Lawson Fusao Inada
Lawson Fusao Inada was born in 1938 in Fresno, California, a third-generation Japanese American. His grandparents founded the Fresno Fish Market, his father was a dentist, and his mother was a teacher. In 1942, Inada and his family were sent to internment camps, first in Fresno, then in Arkansas and Colorado; he was one of the youngest to live in the camps. A jazz bass player and jazz aficionado, he studied poetry with Philip Levine at Fresno State University. Inada’s collections of poetry are Before the War: Poems as They Happened (1971); Legends from Camp (1992), winner of the American Book Award; Just Into/Nations (1996); and Drawing the Line (1997), winner of the Oregon Book Award. Both jazz and the experience of internment are influences in Inada’s writing. The section titles of his Legends from Camp reveal these ongoing concerns: Camp, Fresno, Jazz, Oregon, and Performance.

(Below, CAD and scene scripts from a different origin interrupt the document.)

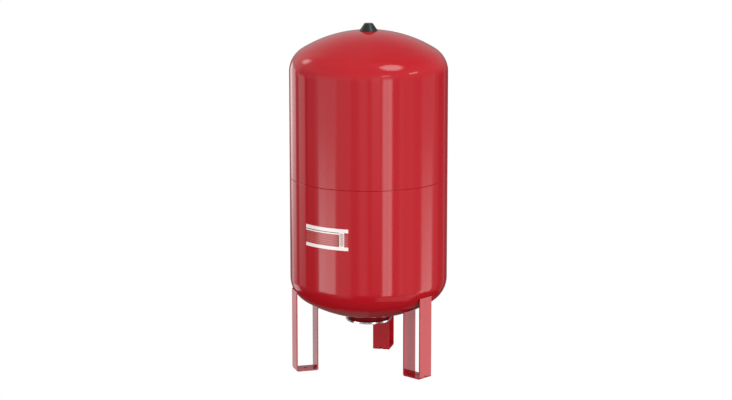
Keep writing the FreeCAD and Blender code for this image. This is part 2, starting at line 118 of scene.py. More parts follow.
def high_dome(r):
    """Height over the floor of the top dome at radius r."""
    return UPPER_TANGENT + head_height(r)


# %% [markdown]
# ## Camera
# The photo was taken from far away with a long lens, a little to the right of
# the tank's front and 12 degrees above the level. A long lens keeps the sides
# of the tank parallel, so the distance matters as much as the angle.

# %% Camera
def new_object(name, data):
    """Puts a camera or a mesh in the scene, as an object at the origin."""
    made = bpy.data.objects.new(name, data)
    bpy.context.scene.collection.objects.link(made)
    return made


camera_data = bpy.data.cameras.new("camera")
camera_data.lens = 118.89
camera_data.sensor_width = 36.0
camera_data.shift_x = -0.003552
camera = new_object("camera", camera_data)
camera.location = (2.0939, -8.7729, 2.5679)
camera.rotation_euler = (math.radians(90 - 12.021), 0, math.radians(13.424))
bpy.context.scene.camera = camera
bpy.context.scene.view_settings.view_transform = "Standard"
CAMERA_SIDE = math.atan2(camera.location.y, camera.location.x)
print("camera stands at", round(math.degrees(CAMERA_SIDE) % 360, 2), "degrees")

# %% [markdown]
# ## Shader nodes
# A material is a small graph. A few helpers keep each graph readable: one adds
# a node and plugs things into it, others do sums or blend two colours, and the
# last ones open a material or a group. Every material is kept by its name.


# %% Node helpers
def plug(tree, node, inputs):
    """Sets a node's inputs. A value is either a number or another node's output."""
    for name, value in inputs.items():
        if isinstance(value, bpy.types.NodeSocket):
            tree.links.new(value, node.inputs[name])
        else:
            node.inputs[name].default_value = value


def add(tree, kind, inputs=None, **settings):
    """Adds a node with its settings and inputs."""
    made = tree.nodes.new("ShaderNode" + kind)
    for name, value in settings.items():
        setattr(made, name, value)
    plug(tree, made, inputs or {})
    return made


def maths(tree, operation, *values, clamp=False):
    """One Math node, and its result."""
    inputs = dict(enumerate(values))
    return add(tree, "Math", inputs, operation=operation, use_clamp=clamp).outputs[0]


def chain(tree, operation, total, *others):
    """A sum, product or maximum of many values, one Math node after another."""
    for value in others:
        total = maths(tree, operation, total, value)
    return total


def blend_colours(tree, share, first, second):
    """Mix node for colours: share 0 gives the first colour, 1 the second."""
    made = add(tree, "Mix", {0: share, 6: first, 7: second}, data_type="RGBA")
    return made.outputs[2]


# %% Materials and groups
FINISHES = {}


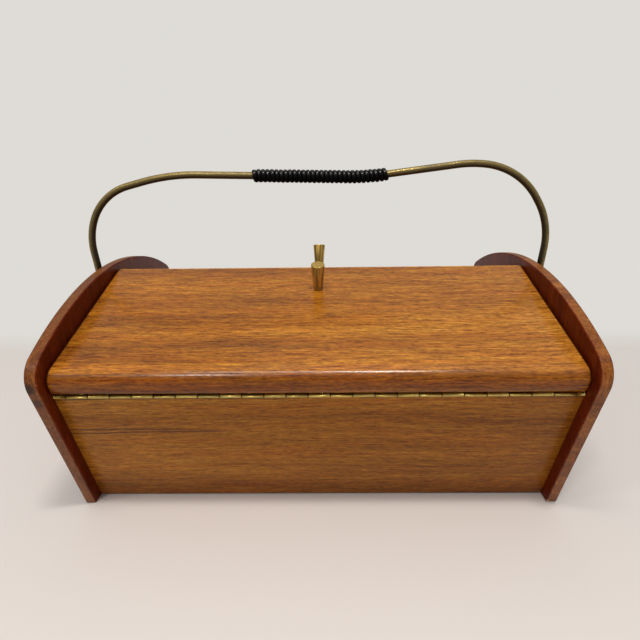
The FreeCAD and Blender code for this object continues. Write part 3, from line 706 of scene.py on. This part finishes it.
# Geometry Nodes: a row of copies, each turned about its own axis by chance
def row_tree():
    tree = bpy.data.node_groups.new("row_of_copies", "GeometryNodeTree")
    face = tree.interface
    face.new_socket("Geometry", in_out="OUTPUT", socket_type="NodeSocketGeometry")
    for name, kind in (("Source", "Object"), ("Copies", "Int"), ("First place", "Vector"),
                       ("Step", "Vector"), ("Tilt", "Vector"), ("Spin", "Float"), ("Finish", "Material")):
        face.new_socket(name, in_out="INPUT", socket_type="NodeSocket" + kind)
    given = add_node(tree, "NodeGroupInput").outputs
    line = add_node(tree, "GeometryNodeMeshLine", {"mode": "OFFSET"}, {
        "Count": given["Copies"], "Start Location": given["First place"], "Offset": given["Step"]})
    source = add_node(tree, "GeometryNodeObjectInfo", None, {"Object": given["Source"]})
    copies = add_node(tree, "GeometryNodeInstanceOnPoints", None, {
        "Points": line.outputs["Mesh"], "Instance": source.outputs["Geometry"], "Rotation": given["Tilt"]})
    least = add_node(tree, "ShaderNodeMath", {"operation": "MULTIPLY"}, {0: given["Spin"], 1: -1})
    chance = add_node(tree, "FunctionNodeRandomValue", None, {"Seed": 7})
    floats = [socket for socket in chance.inputs if socket.type == "VALUE"]
    feed(tree, floats[0], least.outputs[0])
    feed(tree, floats[1], given["Spin"])
    drawn = next(socket for socket in chance.outputs if socket.type == "VALUE")
    spin = add_node(tree, "ShaderNodeCombineXYZ", None, {"Z": drawn})
    turn = add_node(tree, "GeometryNodeRotateInstances", None, {
        "Instances": copies.outputs["Instances"], "Rotation": spin.outputs[0], "Local Space": True})
    plain = add_node(tree, "GeometryNodeRealizeInstances", None, {"Geometry": turn.outputs["Instances"]})
    finish = add_node(tree, "GeometryNodeSetMaterial", None, {
        "Geometry": plain.outputs["Geometry"], "Material": given["Finish"]})
    add_node(tree, "NodeGroupOutput", None, {0: finish.outputs["Geometry"]})
    return tree


def row(name, tree, source, first, step, copies, tilt=(0, 0, 0), spin=0.0, finish=None):
    """A row of copies of source as one plain piece."""
    piece = link(name, bpy.data.meshes.new(name))
    modifier = piece.modifiers.new("row", "NODES")
    modifier.node_group = tree
    values = {"Source": source, "Copies": copies, "First place": tuple(first), "Step": tuple(step),
              "Tilt": tuple(tilt), "Spin": spin, "Finish": finish}
    for item in tree.interface.items_tree:
        if item.in_out == "INPUT" and item.name in values:
            modifier[item.identifier] = values[item.name]
    return baked(piece)


# Camera, light and floor
def make_camera():
    """The photograph's view, found by fitting the outline of the box."""
    viewpoint = Vector((7.3, -434.5, 268.9)) * mm
    yaw, pitch, roll = -0.0155, 0.333, -0.013
    data = bpy.data.cameras.new("camera")
    data.sensor_width = 36
    data.lens = 28.07
    data.clip_start = 10 * mm
    data.clip_end = 100
    camera = link("camera", data)
    turn = Matrix.Rotation(-yaw, 4, "Z") @ Matrix.Rotation(math.pi / 2 - pitch, 4, "X")
    camera.matrix_world = Matrix.Translation(viewpoint) @ turn @ Matrix.Rotation(roll, 4, "Z")
    bpy.context.scene.camera = camera


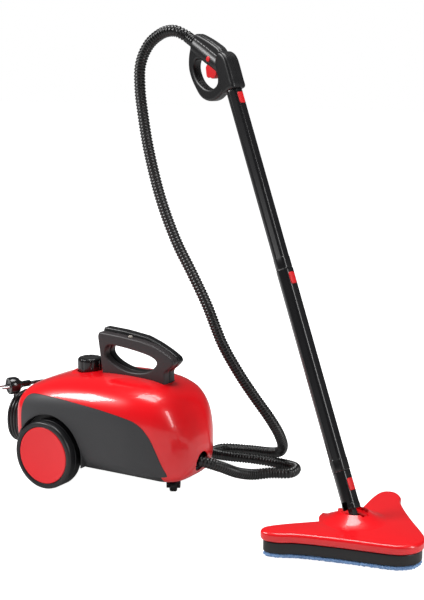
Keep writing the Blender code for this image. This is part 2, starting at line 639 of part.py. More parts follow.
# ---------------------------------------------------------------- gun and wand
def facet_ring(radius, low, high, flare=0.0):
    """Closed tube blank with the six flats of the moulded tubes."""
    bm = bmesh.new()
    rings = []
    for z, r in ((low, radius + flare), (high, radius)):
        ring = []
        for i in range(12):
            a = math.radians(60 * (i // 2) + (CORNER if i % 2 else -CORNER))
            ring.append(bm.verts.new((r * math.cos(a), r * math.sin(a), z)))
        rings.append(ring)
    for i in range(12):
        j = (i + 1) % 12
        bm.faces.new((rings[0][i], rings[0][j], rings[1][j], rings[1][i]))
    bm.faces.new(rings[0])
    bm.faces.new(rings[1])
    return bm


def wand_tube(wand, name, low, high, radius, button_at):
    """One extension tube with a pocket for its release button and a round bore."""
    tube = finish(facet_ring(radius, low + GAP / 2, high - GAP / 2, 0.0004), name, BLACK, wand)
    bevel(tube, 0.0006)
    bore = cylinder(radius - 0.0036, low - 0.01, high + 0.01, 20)
    boolean(tube, finish(bore, name + "_bore", None, wand))
    pocket = finish(button_block(radius, button_at, GAP, 0.0), name + "_pocket", None, wand)
    boolean(tube, pocket)
    return tube


def button_block(radius, at, grow, proud):
    """Rounded block of a release button, on the front of the tube."""
    half_w = 0.0060 + grow
    half_h = 0.0105 + grow
    outline = [(-half_w, -half_h + 0.003), (-half_w + 0.003, -half_h), (half_w - 0.003, -half_h),
               (half_w, -half_h + 0.003), (half_w, half_h - 0.003), (half_w - 0.003, half_h),
               (-half_w + 0.003, half_h), (-half_w, half_h - 0.003)]
    back = radius - 0.0062 - grow
    front = radius * math.cos(math.radians(CORNER)) + (proud if proud else 0.01)
    bm = plate([outline], (front - back) / 2)
    bmesh.ops.rotate(bm, cent=(0, 0, 0), verts=bm.verts,
                     matrix=Matrix.Rotation(math.pi / 2, 3, "Z"))
    bmesh.ops.translate(bm, vec=((front + back) / 2, 0, at), verts=bm.verts)
    return bm


def wand_parts(wand):
    upper_r = TUBE_R - TUBE_TAPER
    wand_tube(wand, "lower_tube", JOINT_LOW, JOINT_MID, TUBE_R, JOINT_MID - 0.019)
    wand_tube(wand, "upper_tube", JOINT_MID, JOINT_TOP, upper_r, JOINT_TOP - 0.018)
    neck = finish(facet_ring(TUBE_R, 0.0135, JOINT_LOW - GAP / 2), "neck_socket", BLACK, wand)
    bevel(neck, 0.0006)
    boolean(neck, finish(cylinder(TUBE_R - 0.0036, 0.030, 0.12, 20), "neck_bore", None, wand))
    boolean(neck, finish(button_block(TUBE_R, JOINT_LOW - 0.025, GAP, 0.0), "neck_pocket", None,
                         wand))
    slot = box((0.0126, 0.0402, 0.0340), (0, 0, 0.0110))
    boolean(neck, finish(slot, "neck_slot", None, wand))
    cross = cylinder(PIN_R + GAP, -0.0143, 0.0143, 16, "X", (0, 0, ROLL_AT))
    boolean(neck, finish(cross, "neck_pin_bore", None, wand))
    finish(cylinder(PIN_R, -0.0140, 0.0140, 16, "X", (0, 0, ROLL_AT)), "roll_pin", STEEL, wand)
    for name, at, radius in (("neck", JOINT_LOW - 0.025, TUBE_R),
                             ("middle", JOINT_MID - 0.019, TUBE_R),
                             ("upper", JOINT_TOP - 0.018, upper_r)):
        shape = button_block(radius, 0, 0, 0.0010)
        button = finish(shape, "release_button_" + name, RED, wand, (0, 0, at))
        bevel(button, 0.0008)
    for name, low, high in (("lower", JOINT_LOW - 0.012, JOINT_MID - 0.030),
                            ("upper", JOINT_MID - 0.028, JOINT_TOP - 0.030)):
        pipe = turned([(0.0030, low), (0.0055, low), (0.0055, high), (0.0030, high)], 14, True)
        finish(pipe, name + "_inner_pipe", STEEL, wand)


GUN_HALF = 0.0165


def ring_outline():
    """Outline of the D-shaped hand loop, in the plane of the gun."""
    line = [(-0.050, 0.909), (-0.064, 0.903), (-0.083, 0.884), (-0.0935, 0.864), (-0.0955, 0.845),
            (-0.0915, 0.822), (-0.083, 0.799), (-0.066, 0.784), (-0.046, 0.7785), (-0.024, 0.7815),
            (-0.004, 0.788), (0.006, 0.802), (0.004, 0.850), (-0.010, 0.872), (-0.032, 0.895)]
    return smooth([(x, z, 0) for x, z in line], 2)


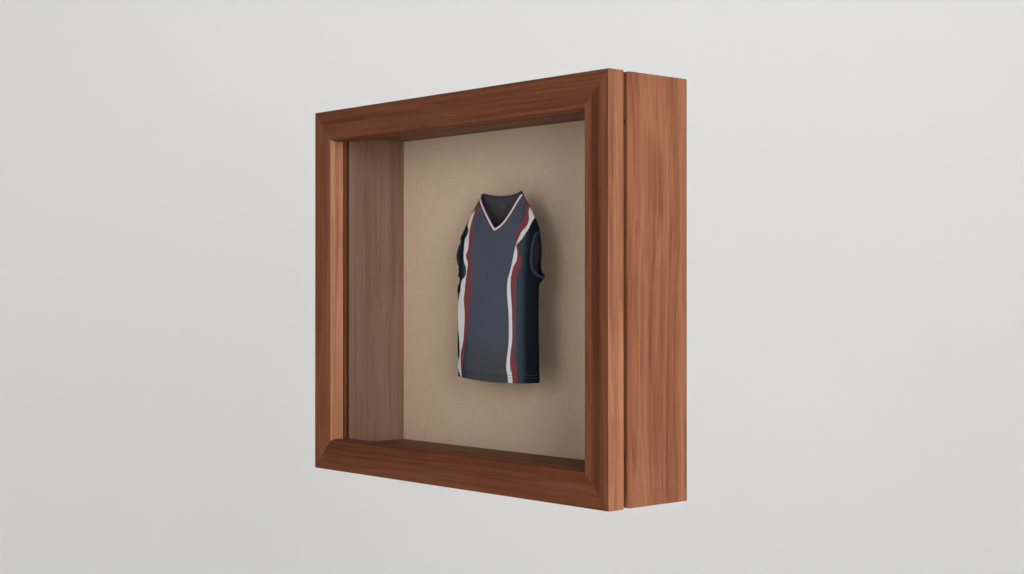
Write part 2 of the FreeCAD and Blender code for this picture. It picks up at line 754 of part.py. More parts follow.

Inada edited the anthology Only What We Carry: The Japanese Internment Experience (2000), a major contribution to the record of the Japanese American experience. He narrated the PBS documentaries Children of the Camps and Conscience and Constitution and is featured in the video What It Means to Be Free: A Video About Poetry and Japanese American Internment and the animated film Legends from Camp, made with his son Miles Inada.
Inada was appointed Oregon poet laureate in 2006. His awards include a Guggenheim Fellowship, fellowships from the National Endowment for the Arts, and a Creative Arts Grant from the Civil Liberties Public Education Fund. One of his poems is inscribed on a stone at the Japanese American Historical Plaza in Portland, Oregon.